CIT and notable compliance matters
The standard CIT rate is 20% and competitive compared with ASEAN countries, however, the effective CIT rate might be higher due to non-deductible items, e.g. transactions without legitimate supporting documents or not related to business activities in the TAs’ views.
It is compulsorily required that NEEs shall provisionally pay its CIT liability quarterly based on NEEs’ estimation by 30th day of the next quarter, and finalise at year-end within 90 days of the year end. The accumulated provisional CIT amounts temporarily paid on quarterly basis are compulsorily not less than 80% of the CIT amount at year-end finalisation. Failure to comply with this requirement will incur fines including penalty interest.
CIT incentives granted for encouraged industries or investment locations are the most interesting for NEE’s. However, it is also a big concern in practical application as the TAs’ re-assessment of CIT incentives mostly increase the tax liability which can cause a huge burden to NEEs. Where NEEs identify their tax incentive position clearly and secure relevant supporting documents for such tax position, this would be a benefit for the business during operation.
VAT and notable compliance matters
VAT is applied to goods and services produced or consumed in Vietnam. There are three rates: (i) 0% applicable to goods and services exported to overseas or non-tariff areas, (ii) 5% applicable to some encouraged goods and services, and (iii) 10% applicable to normal goods and services. There are also some goods and services which are especially encouraged for the development being not subject to VAT.
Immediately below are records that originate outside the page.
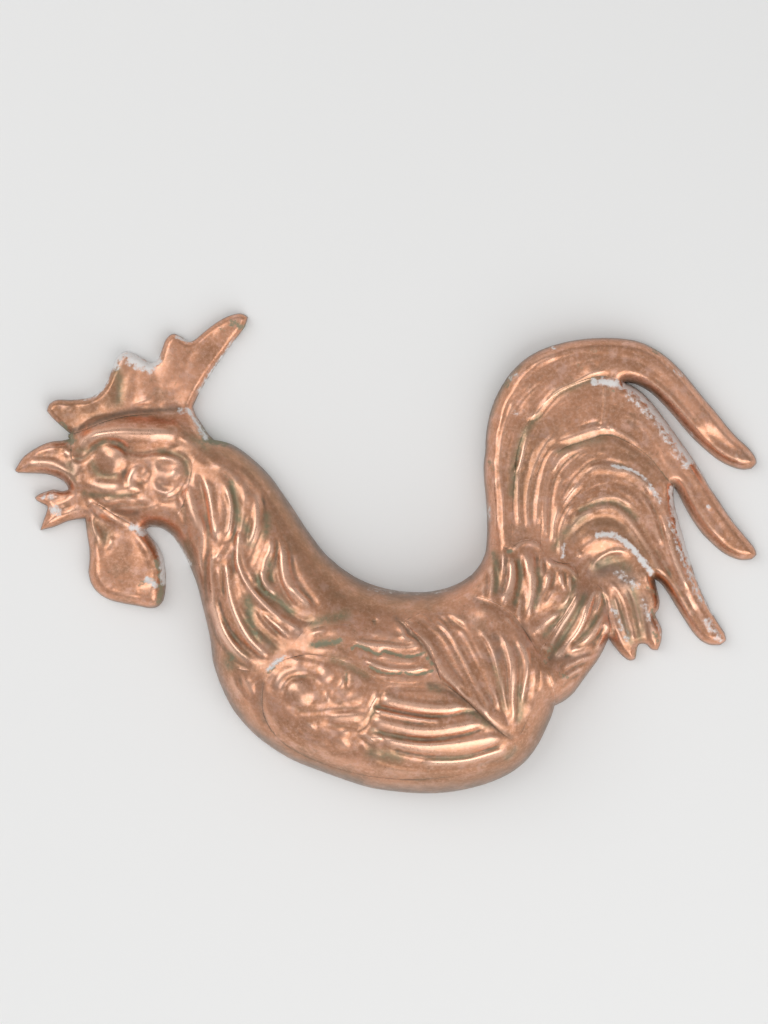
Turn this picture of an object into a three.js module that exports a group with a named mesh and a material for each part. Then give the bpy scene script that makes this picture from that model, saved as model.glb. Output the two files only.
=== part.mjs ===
// A cockerel mould of sheet copper: raised sections laid edge to edge and soft-soldered
// along the inside of every joint. It lies on its open rim with the relief facing up.
// Millimetres. +X runs from beak to tail, +Y from breast to comb, +Z out of the relief;
// the origin is on the rim plane, at the middle of the plan.
import * as THREE from 'three';

// Driving dimensions
const overallLength = 370.7; // from the beak to the tips of the tail
const overallWidth = 239.9; // from the belly to the tip of the comb
const sheet = 0.9; // thickness of the copper
const jointGap = 0.4; // clearance between two sections at a joint
const solderWidth = 3.6; // width of a solder run across its joint
const solderThickness = 1.2;
const solderClearance = 0.35; // between a run and the copper above it
const solderStep = 5; // length of one facet of a run
const solderEndMargin = 3.5; // a run stops short of a rim by this much
const solderEndGap = 1; // and of the side of another run by this much
const solderEndStep = 0.25; // how finely a run's end is placed
const solderFootShare = 0.5; // width of a run's foot, as a share of its width at the copper

// Depths of the relief over the rim plane
const bodyDepth = 40;
const breastDepth = 36;
const rumpDepth = 34;
const backDepth = 33;
const neckDepth = 28;
const headDepth = 19;
const beakDepth = 8;
const beakTipDepth = 5;
const chinDepth = 6.5;
const combDepth = 8.5;
const wattleDepth = 10;
const tailRootDepth = 22;
const tailDepth = 14;
const tailTipDepth = 8;
const plumeDepth = 14;
const plumeTipDepth = 7;

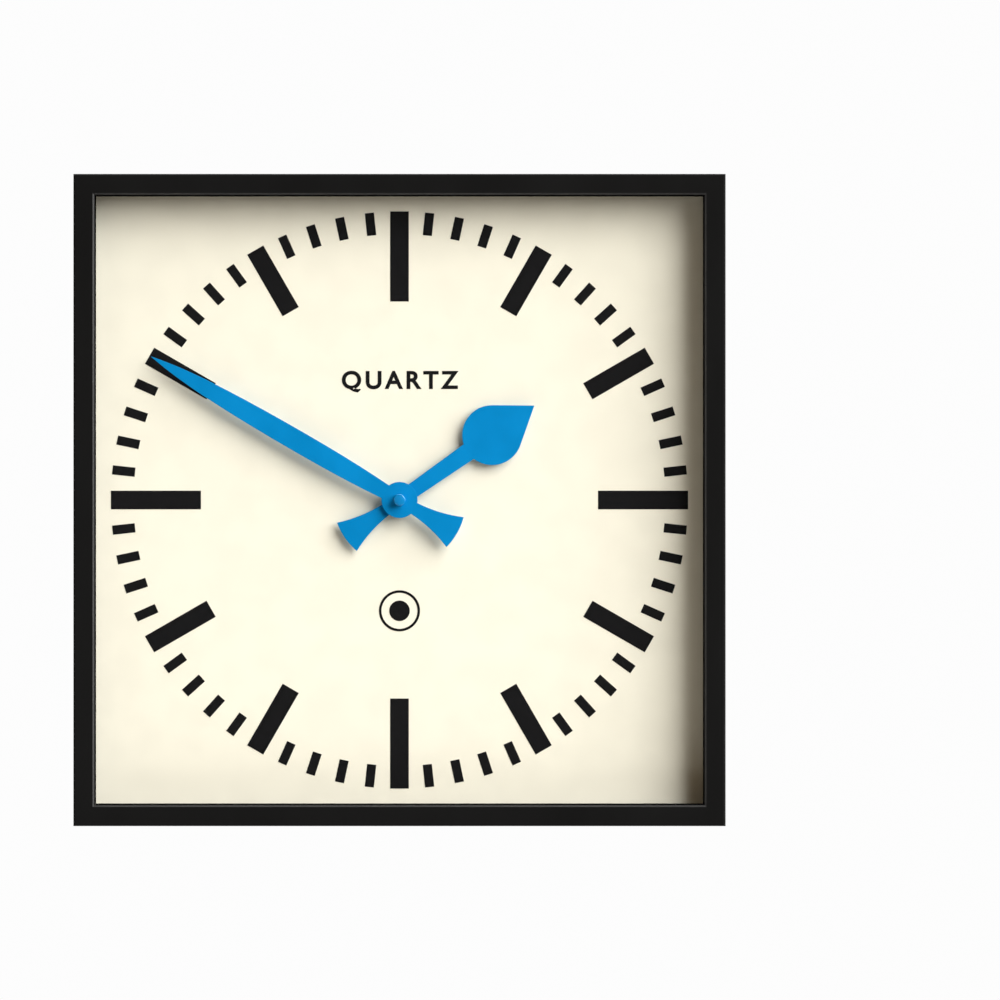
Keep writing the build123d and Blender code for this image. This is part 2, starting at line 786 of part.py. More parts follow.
with BuildPart() as setting_knob:
    cylinder(knob_radius, knob_rear, knob_front, knob_centre)
    fillet(setting_knob.edges().filter_by(GeomType.CIRCLE).sort_by(Axis.Y)[-1], 0.5)
    with BuildSketch(from_wall(knob_rear, knob_centre)):
        with PolarLocations(knob_radius + 0.1, knurl_count):
            Circle(knurl_radius)
    extrude(amount=knob_front - knob_rear, mode=Mode.SUBTRACT)
    # Shaft and pinion, which mesh with the motion wheel, and the front pivot
    front_shoulder = front_wall_depth - end_play
    cylinder(knob_shaft_radius, knob_front, cannon_band[0], knob_centre)
    gear(knob_teeth, motion_module, knob_phase, cannon_band, knob_centre)
    cylinder(arbor_radius, cannon_band[1], front_shoulder, knob_centre)
    cylinder(pivot_radius, front_shoulder, front_shoulder + pivot_length, knob_centre)
export(setting_knob, "setting_knob")

# ---------------------------------------------------------------- hands

with BuildPart() as hour_hand:
    with BuildSketch(hand_plane(hour_hand_depth, hour_hand_angle)):
        fan_tail()
        # Stem, widening a little towards the spade
        with BuildLine():
            Polyline(
                (0, hour_stem_root), (spade_centre, hour_stem_end),
                (spade_centre, -hour_stem_end), (0, -hour_stem_root), close=True,
            )
        make_face()
        # Spade: a disc and two flanks tangent to it that meet at the tip
        with Locations((spade_centre, 0)):
            Circle(spade_radius)
        flank_angle = asin(spade_radius / (hour_hand_length - spade_centre))
        touch_x = spade_centre + spade_radius * sin(flank_angle)
        touch_z = spade_radius * cos(flank_angle)
        with BuildLine():
            Polyline(
                (spade_centre, 0), (touch_x, touch_z), (hour_hand_length, 0), (touch_x, -touch_z),
                close=True,
            )
        make_face()
        Circle(boss_radius)
        Circle(hour_pipe_radius, mode=Mode.SUBTRACT)
    extrude(amount=hand_thickness)
export(hour_hand, "hour_hand")

with BuildPart() as minute_hand:
    with BuildSketch(hand_plane(minute_hand_depth, minute_hand_angle)):
        fan_tail()
        # Blade: widest before its middle, then drawn out to a point
        half_widths = ((0, 3.1), (20, 4.5), (62, minute_hand_half_width), (107, 4.35), (128, 2.8))
        with BuildLine():
            upper = Spline(*half_widths, (minute_hand_length, 0))
            lower = Spline(*[(along, -half) for along, half in half_widths], (minute_hand_length, 0))
            Line(upper @ 0, lower @ 0)
        make_face()
        Circle(boss_radius)
        with BuildSketch(mode=Mode.SUBTRACT):
            Circle(seat_radius)
            Rectangle(seat_flat, 2 * seat_radius, mode=Mode.INTERSECT)
    extrude(amount=hand_thickness)
export(minute_hand, "minute_hand")

with BuildPart() as hand_cap_nut:
    cylinder(cap_nut_radius, minute_hand_front, minute_hand_front + cap_nut_height)
    fillet(hand_cap_nut.edges().sort_by(Axis.Y)[0], cap_nut_edge)
    cylinder(stud_radius + 0.02, minute_hand_front, stud_end + 0.3, centre, Mode.SUBTRACT)
export(hand_cap_nut, "hand_cap_nut")

# ---------------------------------------------------------------- battery and contacts

battery_end = battery_centre[0] - battery_can_length / 2


def lying_plane(x):
    """Plane across the battery at an x, facing +X, with its origin on the battery's axis."""
    return Plane(origin=(x, -battery_depth, battery_centre[1]), x_dir=(0, 1, 0), z_dir=(1, 0, 0))


with BuildPart() as battery:
    with BuildSketch(lying_plane(battery_end)):
        Circle(battery_radius)
    extrude(amount=battery_can_length)
    fillet(battery.edges(), 0.6)
    with BuildSketch(lying_plane(battery_end + battery_can_length)):
        Circle(battery_nub_radius)
    extrude(amount=battery_nub_length)
    fillet(battery.edges().sort_by(Axis.X)[-1], 0.4)
export(battery, "battery")

contact_thickness = 0.4
contact_gap = 0.05
contact_plate = (-24.0, -12.0, 8.5, 17.5)  # low z, high z, and the depths it spans
strip_top = -9.4
strip_depths = (9.9, 12.0)
leaf_half_height = 4.0
leaf_depths = (11.0, 15.0)
contact_inner = room_half_width - contact_thickness

with BuildPart() as battery_contact_positive:
    box_between(contact_inner, room_half_width, *contact_plate)
    # Tail that rises to the edge of the circuit board
    box_between(contact_inner, room_half_width, contact_plate[1], -4.0, *strip_depths)
    # Dimple that meets the nub of the battery
    dimple_face = battery_end + battery_can_length + battery_nub_length + contact_gap
    with BuildSketch(lying_plane(dimple_face)):
        Circle(1.6)
    extrude(amount=contact_inner - dimple_face)
export(battery_contact_positive, "battery_contact_positive")

with BuildPart() as battery_contact_negative:
    box_between(-room_half_width, -contact_inner, *contact_plate)
    box_between(-room_half_width, -contact_inner, contact_plate[1], strip_top, *strip_depths)
    # Strip that runs above the bay to the circuit board
    box_between(-contact_inner, 6.0, strip_top - contact_thickness, strip_top, *strip_depths)
    # Bowed leaf that presses on the flat end of the battery
    leaf_crest = (battery_end - contact_gap, battery_centre[1])
    leaf_start = (-contact_inner, battery_centre[1] - leaf_half_height)
    leaf_end = (-contact_inner, battery_centre[1] + leaf_half_height)
    with BuildSketch(from_wall(leaf_depths[0])):
        with BuildLine():
            ThreePointArc(leaf_start, leaf_crest, leaf_end)
            Line(leaf_end, leaf_start)
        make_face()
    extrude(amount=leaf_depths[1] - leaf_depths[0])
export(battery_contact_negative, "battery_contact_negative")
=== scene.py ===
import json
from math import cos, pi, radians, sin

import bmesh
import bpy
from mathutils import Matrix, Vector

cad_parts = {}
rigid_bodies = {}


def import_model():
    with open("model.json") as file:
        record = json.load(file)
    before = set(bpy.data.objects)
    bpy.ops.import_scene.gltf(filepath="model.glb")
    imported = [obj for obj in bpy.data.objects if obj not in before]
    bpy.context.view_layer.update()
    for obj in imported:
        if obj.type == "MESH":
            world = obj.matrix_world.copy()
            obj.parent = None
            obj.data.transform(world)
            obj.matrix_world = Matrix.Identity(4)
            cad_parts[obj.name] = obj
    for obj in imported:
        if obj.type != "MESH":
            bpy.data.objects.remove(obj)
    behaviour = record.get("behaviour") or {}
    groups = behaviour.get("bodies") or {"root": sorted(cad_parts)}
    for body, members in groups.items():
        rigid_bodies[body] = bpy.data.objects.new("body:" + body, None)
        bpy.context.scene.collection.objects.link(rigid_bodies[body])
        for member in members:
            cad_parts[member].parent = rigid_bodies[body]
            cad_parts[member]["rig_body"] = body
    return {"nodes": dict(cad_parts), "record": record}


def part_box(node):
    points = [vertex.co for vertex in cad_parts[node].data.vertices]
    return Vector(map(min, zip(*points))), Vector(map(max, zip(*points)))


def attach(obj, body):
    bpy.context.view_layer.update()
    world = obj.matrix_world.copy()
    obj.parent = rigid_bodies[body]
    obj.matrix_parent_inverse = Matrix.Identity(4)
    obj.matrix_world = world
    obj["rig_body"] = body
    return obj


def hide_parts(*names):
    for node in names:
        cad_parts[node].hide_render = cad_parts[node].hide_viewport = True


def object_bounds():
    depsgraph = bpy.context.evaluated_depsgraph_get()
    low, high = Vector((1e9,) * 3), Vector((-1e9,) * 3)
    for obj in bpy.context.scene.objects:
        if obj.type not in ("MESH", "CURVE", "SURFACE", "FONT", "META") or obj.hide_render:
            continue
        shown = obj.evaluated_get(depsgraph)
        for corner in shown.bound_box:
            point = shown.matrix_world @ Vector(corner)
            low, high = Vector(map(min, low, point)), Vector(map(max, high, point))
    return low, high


# Square school wall clock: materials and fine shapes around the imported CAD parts.
# Lengths are metres. The clock faces -Y, and the hands turn about the Y axis at the origin.

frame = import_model()
cad_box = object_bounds()
subparts = frame["record"]["subparts"]
slot_of = {part["node"]: part["material_slot"] for part in subparts}
record_colour = {entry["slot"]: entry["base_color"] for entry in frame["record"]["materials"]}
mm = 0.001

# ---------------------------------------------------------------- camera, lights, floor

scene = bpy.context.scene
scene.view_settings.view_transform = "Standard"

front_y = cad_box[0].y
camera_distance = 3.8  # from the front of the clock
field_width = 0.508  # what the picture takes in at the front of the clock
sideways_shift = 0.1005  # the clock hangs left of the picture's middle

camera_data = bpy.data.cameras.new("camera")
camera_data.sensor_width = 36
camera_data.lens = camera_data.sensor_width * camera_distance / field_width
camera_data.shift_x = sideways_shift
camera = bpy.data.objects.new("camera", camera_data)
camera.location = (0, front_y - camera_distance, 0)
camera.rotation_euler = (radians(90), 0, 0)
scene.collection.objects.link(camera)
scene.camera = camera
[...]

VAT payable is offset between input VAT and output VAT. NEEs are required to file VAT returns and remit VAT payable on a quarterly basis by the 30th day of following quarter (for the first 12 months from incorporation). After a full 12-month-operation, NEEs shall determine and file VAT returns on a monthly basis by 20th day of following month from the subsequent calendar year, if their annual revenues are more than VND50 billion.
Similar to CIT, not all input VAT is creditable due to non-compliance, e.g. transactions not relevant to business activities or not supported by valid invoices; cash payments for transactions with value more than VND20 million (approximately USD900); remittance via the bank account previously unregistered with TAs, etc.
NEEs adopting the VAT deduction method could claim VAT refund if their creditable input VAT is not fully offset provided that certain conditions are met.
PIT and notable compliance matters
TA performs the withholding regimes on PIT, i.e. NEEs, being the income-payer, are required to withhold and pay PIT on employment income.
PIT rates vary depending on the tax resident status, i.e. progressive rates ranging from 5% to 35% on tax resident individual’s worldwide income, and flat rate of 20% on tax non-resident individual’s Vietnam-sourced income.
Non-residents may be exempt from PIT under Tax Treaties between Vietnam and an individual’s home country provided that certain conditions are met. However, it is not automatic and the tax-payer should file with local TA.
PIT returns is filed on monthly or quarterly basis depending on identifying NEEs’ status at the first month of calendar year, and the method will be applicable for the whole year:
Quarterly PIT filing method applies if NEEs declare and pay VAT on a quarterly basis, or no PIT returns results in a payment liability exceeding VND50 million in the first month of calendar year.
Other than the above, monthly declarations are required.
Provisional monthly/ quarterly PIT declarations and payments must be made by 20th day after month-end, and 30th day of following quarter, respectively. Annual PIT final returns and payments shall be made not later than 90th day of following year.
Tax interest fines and associated administrative penalties
Violation of tax procedures/ under declaration and payment shall give rise to fines, including:
Late payment interest of 0.05% per day;
Administration fine of 20% of the underpaid tax amounts due to incorrect declaration;
Administration fine of 1-3 times of the underpaid taxes due to tax evasion or tax fraud.
The statute of limitations for tax penalties shall be: (i) 2 years from the occurring date regarding tax procedure violations, (ii) five years from the occurring date regarding tax evasion or tax fraud not forming a criminal act. According to the statute of limitations, the tax-payer will be no longer subject to administrative penalties but still liable for the unpaid taxes within 10 years from the date occurring the liability of the taxpayer is registered.
To avoid any penalty and to ensure good tax planning, NEEs should have a basic understanding of Vietnamese tax assessments, and pay attention to the following from the beginning of NEEs operation to ensure and secure NEE’s tax compliance status and position:
- Identify NEEs’ business lines for relevant tax implications;
- Engage capable personnel in assisting with Vietnam taxation; and
- Plan taxation for purposes of cash flow efficiencies and savings.